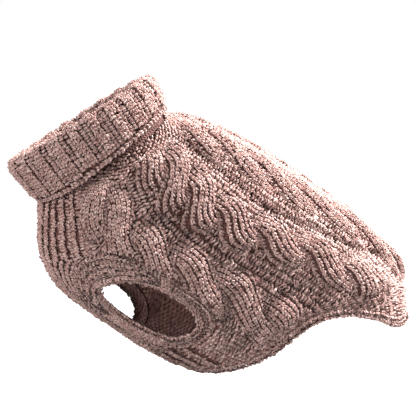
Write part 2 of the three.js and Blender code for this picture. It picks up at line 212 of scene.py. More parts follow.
# Fineness of the cloth's grids, and the knitting that shows between and behind the stitches
INSIDE_ROW = 2.2
INSIDE_WALE = 2.6
SHELL_DEPTH = 0.9  # how far the cloth's outer face lies under the stitches' middle line
BACK_ROWS = 100
BACK_COLUMNS = 180
CHEST_ROWS = 90
COLUMNS_PER_RIB = 10
COLUMNS_PER_REPEAT = 12
STAND_ROWS = (7, 4)  # rows of the face that shows, and of the hidden one
FOLD_ROWS = (7, 4)
FLAP_ROWS = (11, 5)
LEG_GRID = (24, 160)  # rows and columns of a leg band
HEM_GRID = (8, 360)

# Colours, painted shade and fine relief of the yarn
DEEP_YARN_SHADE = 0.06  # painted shade where the yarn dives between the stitches, as a share of its colour on top
HEATHER = 2.1  # strength of the mixed fibre colours
MIDDLE_TONE = 0.37  # their middle on the scale from dark to light, before clouds and tints
PURL_SHADE = 0.4  # painted shade between the purl bumps inside, as a share of their own colour
SPECKS = dict(scale=1300, detail=3, roughness=0.65)  # single fibres of other colours
CLOUDS = dict(scale=90, detail=2, roughness=0.5)  # slow changes of colour along the yarn
NAP = dict(scale=2600, detail=3, roughness=0.7)
CLOUD_SHARE = 0.35
TINT_SHARE = 0.22  # how much the colour changes from stitch to stitch
PLY_TURNS = 1.3  # turns of the plies in the length of one leg of a stitch
PLY_RELIEF = 0.35
PURL_RELIEF = 1.6
PLY_SHADE = 0.62  # painted shade between the yarn's plies, as a share of its colour on them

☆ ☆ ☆

▸ WRITTEN PROBLEM:
Repeat the data verbatim.

▸ ANSWER TO THE TASK:
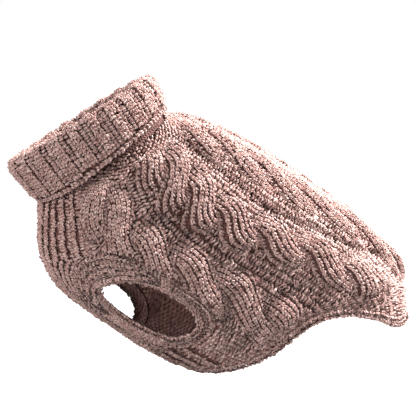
Write part 2 of the three.js and Blender code for this picture. It picks up at line 212 of scene.py. More parts follow.
# Fineness of the cloth's grids, and the knitting that shows between and behind the stitches
INSIDE_ROW = 2.2
INSIDE_WALE = 2.6
SHELL_DEPTH = 0.9  # how far the cloth's outer face lies under the stitches' middle line
BACK_ROWS = 100
BACK_COLUMNS = 180
CHEST_ROWS = 90
COLUMNS_PER_RIB = 10
COLUMNS_PER_REPEAT = 12
STAND_ROWS = (7, 4)  # rows of the face that shows, and of the hidden one
FOLD_ROWS = (7, 4)
FLAP_ROWS = (11, 5)
LEG_GRID = (24, 160)  # rows and columns of a leg band
HEM_GRID = (8, 360)

# Colours, painted shade and fine relief of the yarn
DEEP_YARN_SHADE = 0.06  # painted shade where the yarn dives between the stitches, as a share of its colour on top
HEATHER = 2.1  # strength of the mixed fibre colours
MIDDLE_TONE = 0.37  # their middle on the scale from dark to light, before clouds and tints
PURL_SHADE = 0.4  # painted shade between the purl bumps inside, as a share of their own colour
SPECKS = dict(scale=1300, detail=3, roughness=0.65)  # single fibres of other colours
CLOUDS = dict(scale=90, detail=2, roughness=0.5)  # slow changes of colour along the yarn
NAP = dict(scale=2600, detail=3, roughness=0.7)
CLOUD_SHARE = 0.35
TINT_SHARE = 0.22  # how much the colour changes from stitch to stitch
PLY_TURNS = 1.3  # turns of the plies in the length of one leg of a stitch
PLY_RELIEF = 0.35
PURL_RELIEF = 1.6
PLY_SHADE = 0.62  # painted shade between the yarn's plies, as a share of its colour on them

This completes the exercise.